Gelet op de persoonlijke omstandigheden van de verdachte, zoals daarvan ter terechtzitting in hoger beroep is gebleken, zal het hof een taakstraf in de vorm van een werkstraf voor de duur van 60 uren gelasten, in plaats van tenuitvoerlegging van een gedeelte, te weten één maand, van de niet-tenuitvoergelegde straf.
Met betrekking tot het resterende gedeelte van de niet-tenuitvoergelegde straf zal het hof de proeftijd verlengen met één jaar.
Toepasselijke wettelijke voorschriften
Het hof heeft gelet op de artikelen 9, 14a, 14b, 14c, 22c, 22d, 300 en 304 van het Wetboek van Strafrecht, zoals zij golden ten tijde van het bewezenverklaarde.
Vernietigt het vonnis waarvan beroep en doet opnieuw recht.
Verklaart bewezen dat de verdachte het tenlastegelegde, zoals hierboven omschreven, heeft begaan.
Verklaart niet bewezen hetgeen ter zake meer of anders is tenlastegelegd en spreekt de verdachte daarvan vrij.
Bepaalt dat het bewezenverklaarde het hierboven vermelde strafbare feit oplevert.
Verklaart de verdachte strafbaar ter zake van het bewezenverklaarde.

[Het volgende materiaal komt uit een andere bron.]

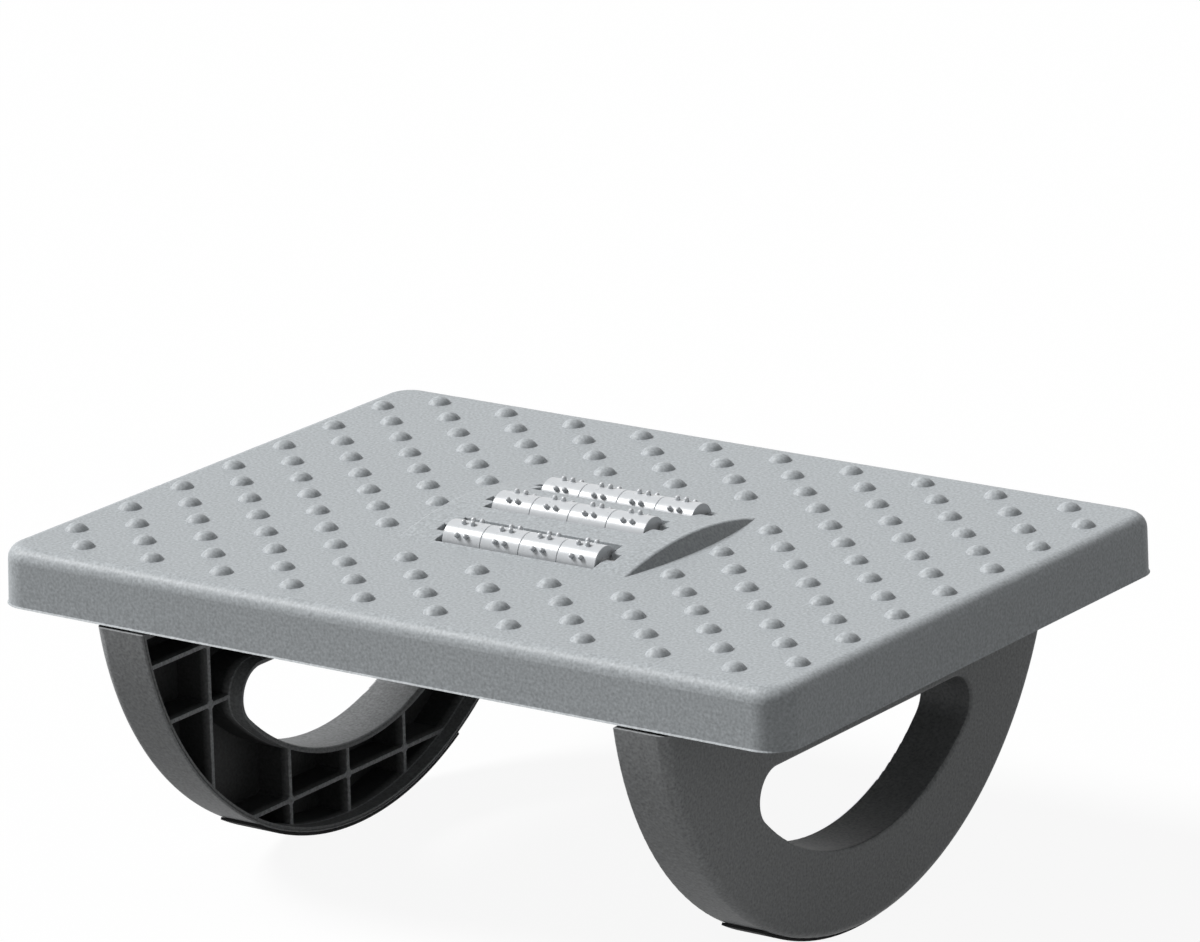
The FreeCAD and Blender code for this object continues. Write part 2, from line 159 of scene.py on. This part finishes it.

Veroordeelt de verdachte tot een taakstraf in de vorm van een werkstraf voor de duur van 160 (honderdzestig) uren, te vervangen door hechtenis voor de tijd van 80 (tachtig) dagen voor het geval die taakstraf niet naar behoren wordt verricht.
Bepaalt dat de tijd, die door de verdachte vóór de tenuitvoerlegging van deze uitspraak in voorarrest is doorgebracht, bij de uitvoering van de opgelegde taakstraf in mindering wordt gebracht volgens de maatstaf van twee uren taakstraf per in voorarrest doorgebrachte dag, voor zover die tijd niet reeds op een andere straf in mindering is gebracht.
Veroordeelt de verdachte tot een gevangenisstraf voor de duur van 4 (vier) maanden.
Beveelt dat de gevangenisstraf niet ten uitvoer zal worden gelegd, tenzij de rechter later anders mocht gelasten op grond dat de verdachte zich vóór het einde van de proeftijd van 2 (twee) jaren aan een strafbaar feit heeft schuldig gemaakt.
Stelt als bijzondere voorwaarde dat de verdachte zich gedurende de proeftijd zal gedragen naar de voorschriften gegeven door en namens de Stichting Reclassering Nederland.
Wijst de vordering tot tenuitvoerlegging toe, in die zin dat in plaats van een gedeelte, groot één maand, van de bij vonnis van de politierechter te Rotterdam van 22 juni 2009 onder parketnummer 10-611081-09, voorwaardelijk opgelegde straf, de tenuitvoerlegging wordt gelast van een taakstraf in de vorm van een werkstraf voor de duur van 60 (zestig) uren, te vervangen door hechtenis voor de duur van 30 (dertig) dagen voor het geval die werkstraf niet naar behoren wordt verricht.
Verlengt met betrekking tot het resterende gedeelte, groot één maand, van de bij vonnis van de politierechter te Rotterdam van 22 juni 2009 onder parketnummer 10-611081-09 opgelegde voorwaardelijke straf, te weten een gevangenisstraf voor de duur van twee maanden, de proeftijd als vermeld in dat vonnis met een termijn van 1 (één) jaar.
Dit arrest is gewezen door mr. H.M.A. de Groot, mr. T.E. van der Spoel en mr. M.I. Veldt-Foglia, in bijzijn van de griffier mr. M. Wegter. Het is uitgesproken op de openbare terechtzitting van het hof van 21 februari 2011.